La costa sur del Golfo de México, aquella parte del litoral que corresponde a los actuales estados de Tabasco y Campeche, constituía un universo permeado de influencias culturales externas al área maya. Un territorio bien conocido por los primeros españoles, escenario de múltiples naufragios y de cruentos combates, además de ser el lugar donde Cortés se haría acompañar por la Malinche antes de iniciar la Conquista de México. La mejor virtud de esta mujer maya era ser hablante de náhuatl, la lengua de México-Tenochtitlán.
Jerónimo de Aguilar, primero olvidado a su suerte en las costas mexicanas y más tarde incorporado a la expedición de Cortés, serviría de intérprete entre doña Marina y el mismísimo Capitán. La Malinche era entonces fiel reflejo de lo que había sucedido por siglos en aquella parte de México, una región de contrastes donde coexistían dos grandes tradiciones culturales de Mesoamérica y donde se multiplicaron los puertos comerciales.
Era en estas tierras donde el mundo maya entraba en contacto con los modelos culturales del centro de México, donde las diferencias étnicas se atenuaban en la estrecha convivencia de los pueblos costeros. La antigua provincia de Acalan era un verdadero crisol de culturas, tierra surcada por grandes ríos que se convirtió desde tiempo inmemorial en lugar de paso de bien abastecidas caravanas que llevaban toda clase de productos de las selvas tropicales a la tierra fría del centro de México. Siguiendo la costa, más allá de Laguna de Términos y del río Candelaria, comienza la Península de Yucatán.
El litoral campechano, en pleno corazón del mundo maya, produjo en la antigüedad una alfarería verdaderamente notable que no pudo renunciar al efecto de los frecuentes contactos culturales que se establecieron a lo largo del litoral marino, un tipo de figurillas cuya singularidad alcanzó el territorio tabasqueño y el norte de Chiapas. Se trata de piezas por lo regular pequeñas que suelen retratar a personajes ricamente ataviados, probablemente los ejemplos de la isla de Jaina son los que mejor las representan. Pero hay que recordar que de esta misma isla en la costa de Campeche procede también una figurilla del tipo que conocemos como sonriente y que fueron muy populares en época prehispánica en la llanura costera de Veracruz, mismas que se extendieron hasta el límite occidental del área maya y que —como ocurre en este caso—formaron parte de ofrendas funerarias de personajes de alto rango.

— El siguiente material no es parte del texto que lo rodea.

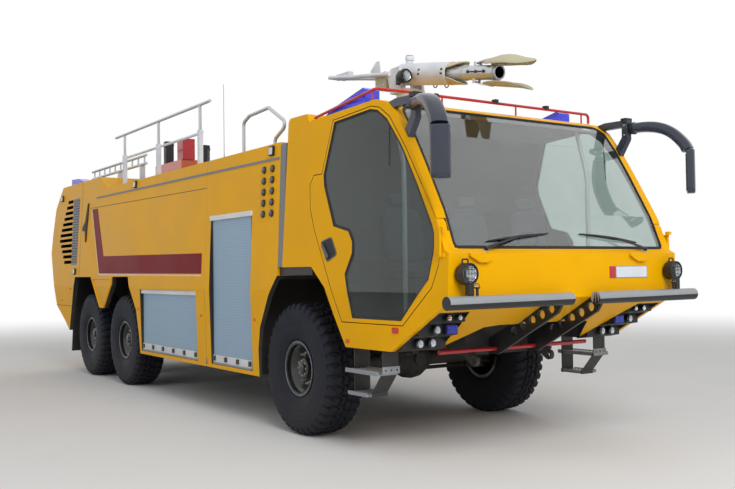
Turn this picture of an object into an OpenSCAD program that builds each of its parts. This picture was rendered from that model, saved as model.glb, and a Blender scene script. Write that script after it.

La producción cerámica de esta parte del sureste mexicano, aún encuadrada en las manifestaciones culturales del mundo maya, no deja de exhibir las particularidades de un quehacer alfarero expuesto de manera recurrente a expresiones plásticas venidas de otros rumbos de Mesoamérica. El caso de esta interesante pieza de la colección del Museo Amparo no es distinto. Se trata de un intento por reproducir en el barro el aspecto de un templo, a manera de telón de teatro, que sirve de alojamiento a la efigie de una deidad cuyo rostro no puede estar más alejado de los que fueron usuales entre las divinidades del mundo maya.
En el centro del aposento puede descubrirse una cara de facciones toscas y dientes prominentes, adornada por orejeras y por varias filas de plumas. En el cuello, descansando sobre los hombros, aparece un pesado collar de grandes cuentas que remata al frente en un colgante que hace propios los rasgos elementales de un rostro humano. El resto de la composición gira en torno a esta figura esencial. A los lados se descubren dos personajes más pequeños que surgen frente a las jambas de la única puerta, prácticamente como si se hallaran adosados o pegados a ellas. El de la izquierda se encuentra sentado, mientras que el de la derecha se halla de pie.
Arriba, sobre la representación del techo, se organiza un conjunto de figuras —un ave de hermoso plumaje y dos probables felinos– que a ambos lados se encuentran limitadas por figuras humanas que descansan en una suerte de alero del techo. Son estos personajes los que en realidad sirven aquí para determinar la procedencia de la pieza, para hacerla participar de la civilización maya, atendiendo al movimiento del cuerpo y a la presencia de un cordoncillo que surgiendo de la parte alta de la nariz recorre la órbita de ambos ojos. Un elemento simbólico que suele observarse en estelas mayas de las tierras bajas noroccidentales y que parece asociado con la representación de deidades de origen centro mexicano en el área maya.